Toujours en matière de fiscalité locale, Jean-Yves Caullet voudrait permettre aux collectivités d'exonérer pendant 5 ans les constructions bois pour développer son utilisation dans la construction (logements, bâtiments agricoles, d'entreprises, etc.). En contrepartie de recettes fiscales retrouvées sur le foncier non bâti, il suggère que le régime fiscal (ISF et succession) s'appliquant à l'investissement forestier soit élargi à l'épargne investie dans les travaux forestiers, notamment les replantations, et de conférer temporairement les mêmes attraits fiscaux dans l'investissement d'aval de la filière pour créer un "choc" d'investissement industriel.

Faciliter les regroupements

D'autres propositions visent à "permettre une vraie dynamique de regroupements" pour remédier au problème du morcellement de la propriété forestière. Parmi ces pistes, il préconise la conception d'une procédure "biens vacants et sans maître" inspirée de la procédure de relèvement des concessions funéraires. "Une telle procédure conduirait à une mise sous responsabilité de la collectivité qui aurait ensuite un délai pour, au choix, intégrer la parcelle dans la forêt publique communale, la céder à l'Etat pour l'intégrer à la forêt domaniale ou la mettre sur le marché", explique Jean Yves Caullet. Le morcellement concerne également la forêt publique. Les forêts communales sont en effet de tailles très variables et un regroupement pour une gestion plus cohérente par massif serait souvent utile, estime l'élu. Pour cela, on pourrait permettre aux intercommunalités de prendre la compétence forêt, suggère-t-il. Autre proposition : prévoir la notion d'aménagement de massif, document unique conçu collectivement avec l'ensemble des communes concernées et proposé à l'adoption de chacune d'entre elles. Il permettrait "une plus grande cohérence", une "plus prise de conscience de la logique de massif plus propice à une optimisation de la mise en valeur et à des actions de développement de la filière aval", estime Jean-Yves Caullet qui souhaite aussi "donner plus de force aux aménagements".
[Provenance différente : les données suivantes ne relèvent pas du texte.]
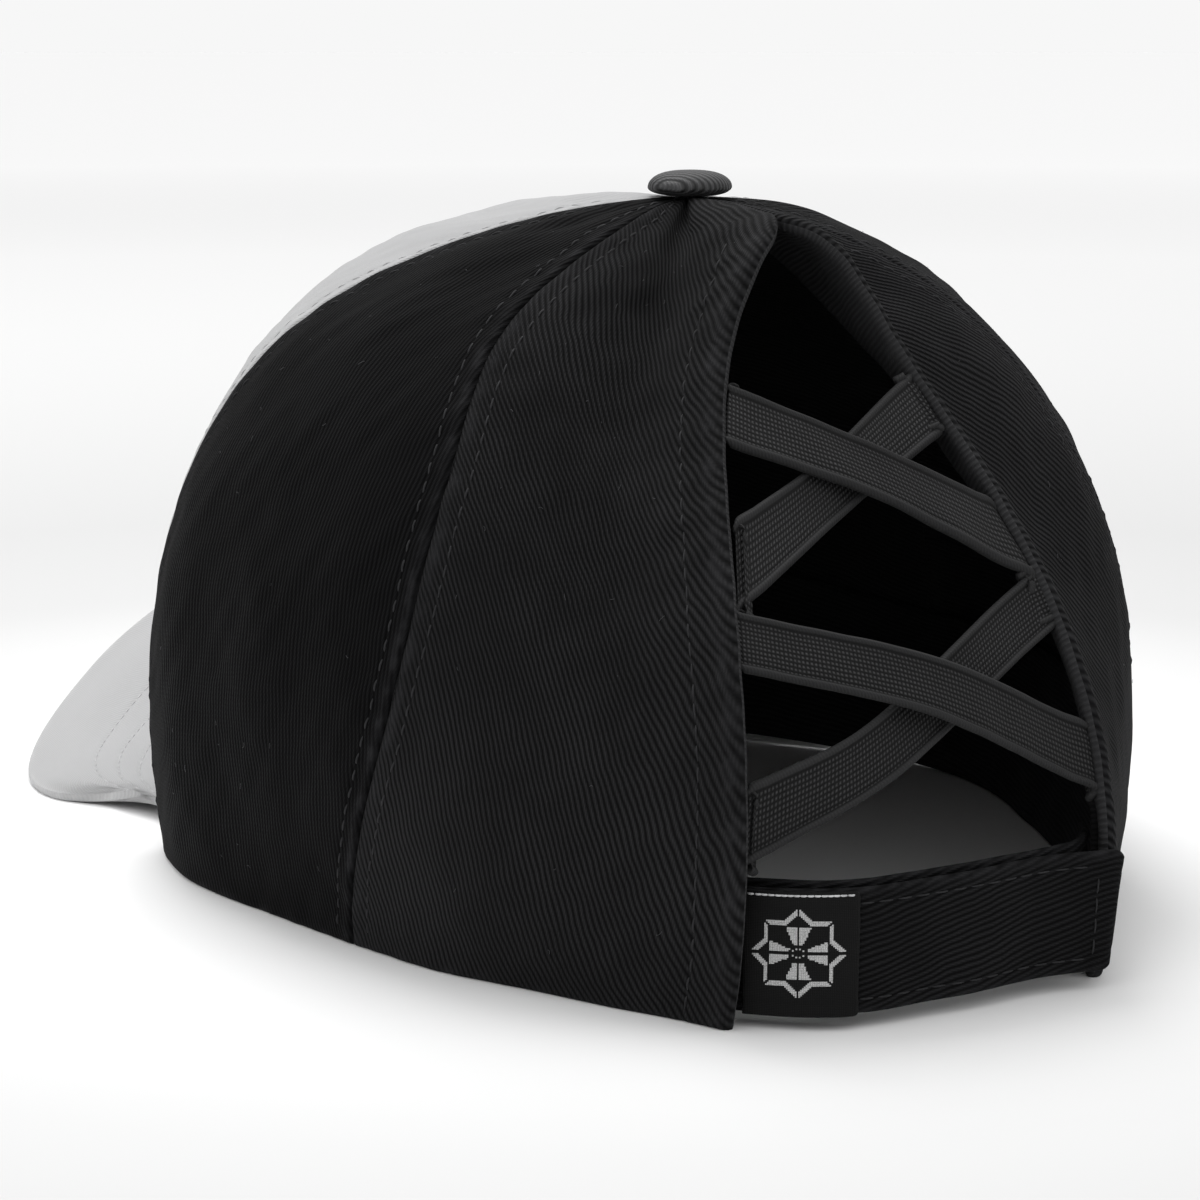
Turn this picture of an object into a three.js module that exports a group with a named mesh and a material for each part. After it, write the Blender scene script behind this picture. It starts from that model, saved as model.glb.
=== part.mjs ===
// Ponytail baseball cap, in millimetres: six cloth panels under a covered button, a curved peak, two pairs of crossed
// elastics over the rear opening, a closure strap with its tab and label, and a sweatband.
// +Z is up, the peak points to -Y and the wearer's left is +X. The cap stands on its rim and on its peak's side edges.
// A turn is an angle in degrees round the button, from the front over the wearer's left to the back. A climb goes
// from 0 at the rim to 1 under the button.
import * as THREE from 'three';

// Crown
const crownLength = 209;
const crownWidth = 143;
const crownHeight = 114;
const clothWall = 1.2;
const pieceGap = 0.3;
const frontRise = 14;
const riseHalfTurn = 62;

// Rear opening and its turned hem
const openingWidth = 62.8;
const openingTop = 0.82;
const openingRound = 2.28;
const openingShoulder = 1.04;
const hemWidth = 6;
const hemWall = 2.4;

// Peak
const peakLength = 72;
const peakWidth = 174;
const peakArch = 27.5;
const peakWall = 3;
const peakHalfTurn = 48;

// Button
const buttonDiameter = 13.8;
const buttonHeight = 4.3;
const shankDiameter = 3;
const shankLength = 4;
const buttonHole = 3.6;

// Elastics
const elasticWidth = 8.8;
const elasticWall = 1.2;
const elasticTuck = 5;
const elasticGap = 0.5;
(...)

Un fonds stratégique de 100 millions d'euros par an

Le député propose aussi la création d'un "fonds stratégique" doté de 100 millions d'euros par an pour financer toute la filière "soit sous forme de subventions, soit sous forme de participation, soit sous forme d'avances, soit enfin sous forme de bonification d'intérêts d'emprunts pour créer un effet de levier". Ses ressources proviendraient de multiples sources : une dotation de l'Etat financée par la mise en recouvrement pluriannuel de la taxe sur le foncier non bâti ou de la contribution libératoire forfaitaire compensant le non-recouvrement actuel des sommes correspondant à l'impôt sur le foncier non bâti en dessous du seuil de recouvrement – soit 30 à 40 millions d'euros par an ; l'augmentation de la TVA sur le bois énergie ; la mobilisation de l'épargne privée soumise au régime fiscal de l'investissement en forêt – environ 40 à 50 millions d'euros par an ; une part des crédits carbone aujourd'hui réservés à l'Agence nationale de l'habitat (Anah), avec en outre l'obligation pour celle-ci d'affecter 30% des fonds qui lui sont alloués sur cette base à l'utilisation du bois dans la rénovation de l'habitat ; la contribution des villes, métropoles et agglomérations au titre de la compensation carbone liée à leur extension ; une contribution des agences de l'eau calculée sur les surfaces forestières protégeant les bassins versants protecteurs d'eau potable ; une cotisation volontaire des communes fondée soit sur la base de leurs recettes forestières qu'elles pourraient ainsi placer, soit sur la collecte de la taxe d'habitation sur les constructions bois, collecte qui pourrait être réduite de moitié pendant 5 ans pour inciter à l'utilisation du bois dans la construction ; un fonds de concours des régions souhaitant engager des actions spécifiques, etc.